---------- Data lines

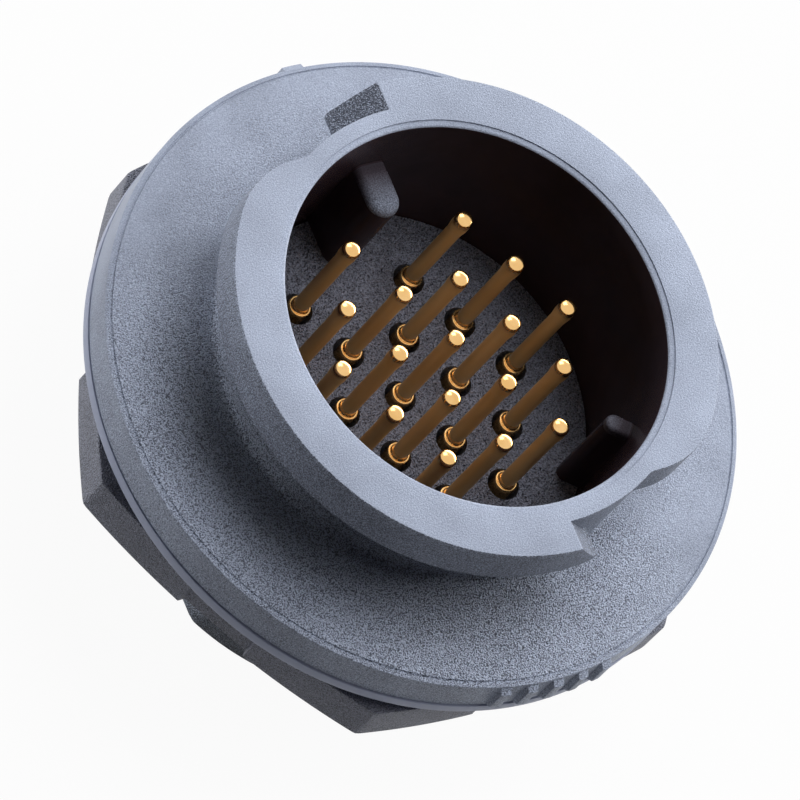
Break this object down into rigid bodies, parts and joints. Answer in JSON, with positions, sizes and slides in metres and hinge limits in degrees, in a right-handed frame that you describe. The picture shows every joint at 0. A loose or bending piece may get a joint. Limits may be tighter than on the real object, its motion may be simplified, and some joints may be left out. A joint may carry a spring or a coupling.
{
  "type": "circular connector",
  "caption": "Round panel-mount receptacle: keyed socket with gold pin contacts, bayonet collar, sealing flange and gasket, and a six-sided jam nut on the threaded rear barrel.",
  "frame": {"origin": "centre of the flange's rear face, the plane that faces the panel", "axes": "+Z along the connector's axis in the mating direction, out of the socket; +Y towards the main key rib and the index mark on the rim"},
  "size_m": [0.041, 0.0408, 0.0223],
  "materials": {
    "shell_plastic": "finely grained moulded blue-grey",
    "nut_plastic": "moulded charcoal",
    "insert_plastic": "moulded dark grey",
    "gasket_rubber": "smooth blue-grey",
    "seal_rubber": "smooth black",
    "spring_steel": "plain sprung steel",
    "contact_gold": "polished gold plating"
  },
  "bodies": {
    "connector": {"shell": "shell_plastic", "panel_gasket": "gasket_rubber", "pin_insert": "insert_plastic", "insert_seal": "seal_rubber", "contact_retainer": "insert_plastic", "retaining_ring": "spring_steel", "contact_01": "contact_gold", "contact_02": "contact_gold", "contact_03": "contact_gold", "contact_04": "contact_gold", "contact_05": "contact_gold", "contact_06": "contact_gold", "contact_07": "contact_gold", "contact_08": "contact_gold", "contact_09": "contact_gold", "contact_10": "contact_gold", "contact_11": "contact_gold", "contact_12": "contact_gold", "contact_13": "contact_gold", "contact_14": "contact_gold", "contact_15": "contact_gold", "contact_16": "contact_gold", "contact_17": "contact_gold", "contact_18": "contact_gold"},
    "nut": {"panel_nut": "nut_plastic"}
  },
  "joints": [
    {"name": "nut_travel", "type": "slide", "parent": "connector", "child": "nut", "axis": [0, 0, 1], "range_m": [-0.0053, 0.0007]}
  ]
}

--------------------

■ **Written exercise**: Look through the data and show every line containing "that".

■ **Finished exercise**:
Break this object down into rigid bodies, parts and joints. Answer in JSON, with positions, sizes and slides in metres and hinge limits in degrees, in a right-handed frame that you describe. The picture shows every joint at 0. A loose or bending piece may get a joint. Limits may be tighter than on the real object, its motion may be simplified, and some joints may be left out. A joint may carry a spring or a coupling.
  "frame": {"origin": "centre of the flange's rear face, the plane that faces the panel", "axes": "+Z along the connector's axis in the mating direction, out of the socket; +Y towards the main key rib and the index mark on the rim"},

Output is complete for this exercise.